Detroit emergency declared. Can intervention turn around the city’s finances?
Detroit emergency manager is likely to be assigned in less than two weeks by Michigan Gov. Rick Snyder. Some city council members are considering mounting a legal challenge.
The city of Detroit is less than two weeks away from the likelihood of being assigned an emergency manager. In announcing that the city is in a state of financial emergency Friday, Michigan Gov. Rick Snyder (R) said he agrees with a state report that concluded intervention is necessary because city officials have not yet provided a satisfactory alternative.
The city’s comeback is vital to strengthening the overall state economy, Governor Snyder said in an address Friday. Detroit’s financial collapse has been decades in the making, he said.
“[Citizens] deserve public safety, they deserve better lighting, they deserve better transportation, and the list goes on. We need to solve these issues. Detroit can’t wait any longer,” he said.
Detroit is saddled with a $100 million cash-flow deficit by June 30, in addition to an accumulated deficit of $327 million, a financial review team reported last week. Even more serious is its $14.9 billion in unfunded pension and retirement liabilities. The city needs $1.9 billion to fund liabilities within the next five years, but to date has no plan.

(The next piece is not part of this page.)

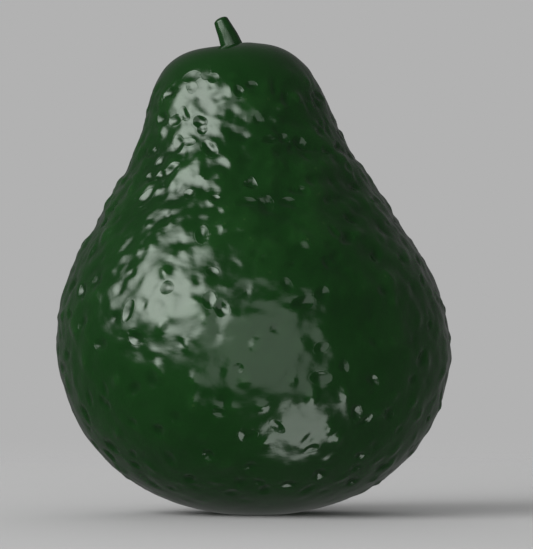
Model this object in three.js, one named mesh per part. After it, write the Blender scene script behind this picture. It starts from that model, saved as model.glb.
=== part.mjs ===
// A plump, pear-shaped avocado with a pebbled skin and the stub of its stem.
// Millimetres, +Z up. The origin is the middle of the small flat spot that it stands on.
import * as THREE from 'three';

// Fruit: a pear profile from the flat spot, round the belly, up the neck and over the crown.
const FRUIT_HEIGHT = 93.5; // flat spot to the crest of the rim round the stem
const FOOT_RADIUS = 6.5; // the small flat spot
const BELLY_RADIUS = 39.3;
const BELLY_HEIGHT = 32.8;
const NECK_RADIUS = 18;
const NECK_HEIGHT = 81.3;
const RIM_RADIUS = 4.2; // crest of the rim round the stem
const FOOT_ROUND = 25.8; // reach of the profile's curves, from one of the points above to the next
const BELLY_ROUND_BELOW = 10;
const BELLY_ROUND_ABOVE = 20.3;
const NECK_ROUND_BELOW = 20.3;
const NECK_ROUND_ABOVE = 5.5;
const CROWN_ROUND = 9.2;
const FOOT_RISE = 0.12; // slope of the profile as it leaves the flat spot
const NECK_TAPER = 0.3; // slope of the neck's side
const CROWN_LEAN = 5.7; // how far the crown's middle stands over to -X
const LEAN_POWER = 2.4; // the lean gathers in the neck
const CROWN_TILT = 0.095; // slope of the crown, down to -X
const TILT_FROM = 50; // the height where that slope begins to grow

// Stem: a short tapered stub that leans over to -X, in a socket at the bottom of the crown's hollow.
const STEM_ROOT = new THREE.Vector3(-3.6, 0, 90);
const STEM_TIP = new THREE.Vector3(-7.35, 0, 99.1);
const STEM_ROOT_TILT = THREE.MathUtils.degToRad(20); // the root is steeper than the stub above it
const STEM_TIP_TILT = THREE.MathUtils.degToRad(27);
const STEM_BEND = 3; // reach of the bend from either end
const STEM_RADIUS_ROOT = 2.45;
const STEM_RADIUS_TOP = 1.5;
const STEM_TAPER_POWER = 1.5; // the stub narrows faster towards its end
const STEM_END_ROUND = 0.8; // how far the rounded end reaches down the stem
const STEM_SIDES = 16;
const STEM_RINGS = 12;
const STEM_END_RINGS = 4;
const SOCKET_DEPTH = 2.2;
const HOLLOW_RINGS = 2; // rings between the rim's crest and the socket's mouth
const SOCKET_GAP = 0.3; // clear space between the stem's root and its socket

// Skin relief: raised pebbles and sunk dimples, fuller than life so that the facets can hold them.
const RING_STEP = 1.82;
const FACET_STEP = 2.02;
const FEWEST_FACETS = 16;
const MARK_COUNT = 1100;
const MARK_RANDOMS = 7; // how many random numbers each mark draws
const MARK_SHIFT = 2.3; // each mark's place is moved at random by up to this much
const MARK_RAISED_SHARE = 0.45;
const MARK_RADIUS = [1.5, 2.1];
const MARK_HEIGHT = [0.4, 0.7];
const MARK_STRETCH = [1, 1.8]; // how much longer than wide a mark is, along a slant of its own
const NECK_CROWDING = 2; // how many more marks stand on the neck than on the belly, by area
const NECK_CROWDING_FROM = 50;
const NECK_CROWDING_TO = 74;
const SMOOTH_FOOT = [0.8, 7]; // heights over which the relief grows from nothing
const SMOOTH_CROWN = [83, 90.5]; // heights over which it dies away
const RIM_SWELL_ANGLE = THREE.MathUtils.degToRad(-40); // where the rim's crest swells a little
const RIM_SWELL_RADIUS = 2.4;
const RIM_SWELL_HEIGHT = 0.28;
const GOLDEN_ANGLE = Math.PI * (3 - Math.sqrt(5));

// A random number from 0 to 1 that is always the same for the same whole number.
function noise(n) {
  const s = Math.sin(n * 12.9898) * 43758.5453;
  return s - Math.floor(s);
}

function between([low, high], share) {
  return low + (high - low) * share;
}

// The fruit's middle at a height, and the axis of its round section there.
function sectionAt(height) {
  const tilt = CROWN_TILT * THREE.MathUtils.smoothstep(height, TILT_FROM, FRUIT_HEIGHT);
  return {
    centre: new THREE.Vector3(-CROWN_LEAN * (height / FRUIT_HEIGHT) ** LEAN_POWER, 0, height),
    axis: new THREE.Vector3(-tilt, 0, 1).normalize(),
  };
}

// The profile as points of radius and height, from the flat spot's edge to the rim's crest.
function fruitProfile() {
  const path = new THREE.Path();
  const neckSide = new THREE.Vector2(-NECK_TAPER, 1).normalize();
  path.moveTo(FOOT_RADIUS, 0);
  path.bezierCurveTo(
    FOOT_RADIUS + FOOT_ROUND, FOOT_ROUND * FOOT_RISE,
    BELLY_RADIUS, BELLY_HEIGHT - BELLY_ROUND_BELOW,
    BELLY_RADIUS, BELLY_HEIGHT,
  );
  path.bezierCurveTo(
    BELLY_RADIUS, BELLY_HEIGHT + BELLY_ROUND_ABOVE,
    NECK_RADIUS - neckSide.x * NECK_ROUND_BELOW, NECK_HEIGHT - neckSide.y * NECK_ROUND_BELOW,
    NECK_RADIUS, NECK_HEIGHT,
  );
  path.bezierCurveTo(
    NECK_RADIUS + neckSide.x * NECK_ROUND_ABOVE, NECK_HEIGHT + neckSide.y * NECK_ROUND_ABOVE,
    RIM_RADIUS + CROWN_ROUND, FRUIT_HEIGHT,
    RIM_RADIUS, FRUIT_HEIGHT,
  );
  return path.getSpacedPoints(Math.round(path.getLength() / RING_STEP));
}

// The direction that points away from an axis at an angle counted from +X towards +Y.
function away(axis, angle) {
  const across = new THREE.Vector3(0, 1, 0);
  const side = new THREE.Vector3().crossVectors(across, axis).normalize();
  return side.multiplyScalar(Math.cos(angle)).addScaledVector(across, Math.sin(angle));
}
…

“If those [pension and retirement liabilities] don’t get fixed, it’s hard to see Detroit getting financially solvent. There are very few other long-term fixes,” says Eric Scorsone, an economics professor at Michigan State University in East Lansing.
Snyder’s declaration of a financial emergency sets off a 10-day appeals process, which allows the mayor or the nine-member city council to ask for a hearing to offer an alternative to an emergency manager. The deadline to make the appeal is March 11. The hearing date would be March 12. After that, Snyder will make his final decision.
Detroit Mayor Dave Bing said he does not support an emergency manager but has long complained that the city council has put up obstacles hindering the city from working with the state on other solutions. A financial consent agreement between the state and city council last April did not significantly improve the financial situation.
“If, in fact, the appointment of an emergency financial manager both stabilizes the city fiscally and supports our restructuring initiatives which improve the quality of life for our citizens, then I think there is a way for us to work together,” Mr. Bing said in a statement.
Soon after Synder’s announcement, many city council members agreed they should be directing their efforts toward mounting a legal challenge to prevent an emergency manager from being assigned. They also discussed pressing for a modified consent agreement, which would create benchmarks for accountability.
“It would be irresponsible for us to not provide some response.... We have to do everything we can to try to stop [emergency management] from happening,” Councilwoman Saunteel Jenkins told The Detroit News.
However, not all city council members projected such defiance. In a statement, Gary Brown, council president pro tem, said he doesn’t support the appointment of an emergency manager on democratic principles, but if the council and mayor don’t address certain roadblocks, “the only alternative is for the governor to appoint an [emergency financial manager] who has the will to implement the necessary reforms.”
Snyder said he has an emergency manager in mind but did not reveal the name. He said his appointee would need just 18 months to help transition the city out of its current crisis and create structural changes that would lead it to solvency. If Detroit is assigned an emergency manager, it would become the only major US city to operate under state control.
While an emergency manager would have the power to cut spending by consolidating city services, privatizing services and assets, and canceling contracts, he or she could also declare the city bankrupt – although Professor Scorsone notes that would require the approval of a federal judge. He says the state could face legal challenges if it tries to enact changes through actions that “look like bankruptcy,” such as selling assets or cutting benefits unilaterally.
“There will be a lot of constitutional issues,” he says. “Some will claim Michigan is developing a quasi-bankruptcy process outside Congress’s purview, so there are a lot of constitutional issues to see if this is doable or not.”